On commercial scale, it is obtained by heating limestone.
It is a colourless and odourless gas. Its low solubility in water makes it of immense bio-chemical and geo-chemical importance. With water, it forms carbonic acid, H₂CO₃ which is a weak dibasic acid and dissociates in two steps:

$\begin{array}{l}{\mathrm{H}_{2} \mathrm{CO}_{3}(\mathrm{aq})+\mathrm{H}_{2} \mathrm{O(l)} \rightleftharpoons \mathrm{HCO}_{3}^{-}(\mathrm{aq})+\mathrm{H}_{3} \mathrm{O}^{+}(\mathrm{aq})} \\ {\mathrm{HCO}_{3}^{-}(\mathrm{aq})+\mathrm{H}_{2} \mathrm{O(l)} \rightleftharpoons \mathrm{CO}_{3}^{2-}(\mathrm{aq})+\mathrm{H}_{3} \mathrm{O}^{+}(\mathrm{aq})}\end{array}$
H₂CO₃/HCO₃^– buffer system helps to maintain pH of blood between 7.26 to 7.42. Being acidic in nature, it combines with alkalies to form metal carbonates.
Carbon dioxide, which is normally present to the extent of ~ 0.03 % by volume in the atmosphere, is removed from it by the process known as photosynthesis. It is the process by which green plants convert atmospheric CO₂ into carbohydrates such as glucose. By this process, plants make food for themselves as well as for animals and human beings. Unlike CO, it is not poisonous. But the increase in combustion of fossil fuels and decomposition of limestone for cement manufacture in recent years seem to increase the CO₂content of the atmosphere. This may lead to an increase in greenhouse effect and thus, raise the temperature of the atmosphere which might have serious consequences.

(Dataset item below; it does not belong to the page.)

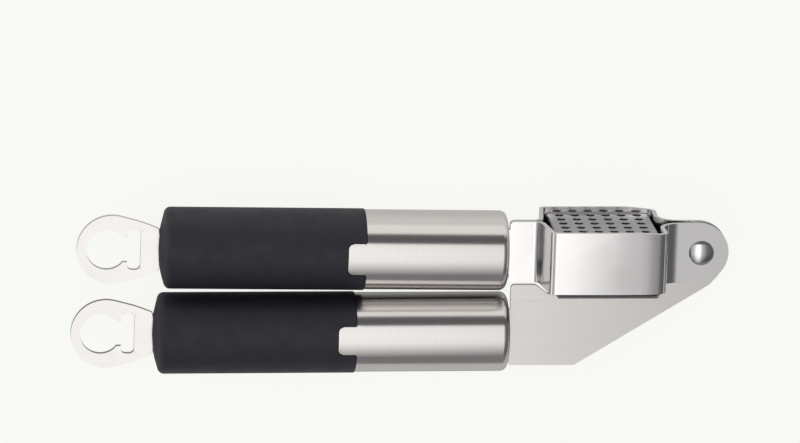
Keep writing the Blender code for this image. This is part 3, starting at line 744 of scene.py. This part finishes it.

Carbon dioxide can be obtained as a solid in the form of dry ice by allowing the liquified CO₂to expand rapidly. Dry ice is used as a refrigerant for ice-cream and frozen food. Gaseous CO₂ is extensively used to carbonate soft drinks. Being heavy and non-supporter of combustion it is used as fire extinguisher. A substantial amount of CO₂ is used to manufacture urea.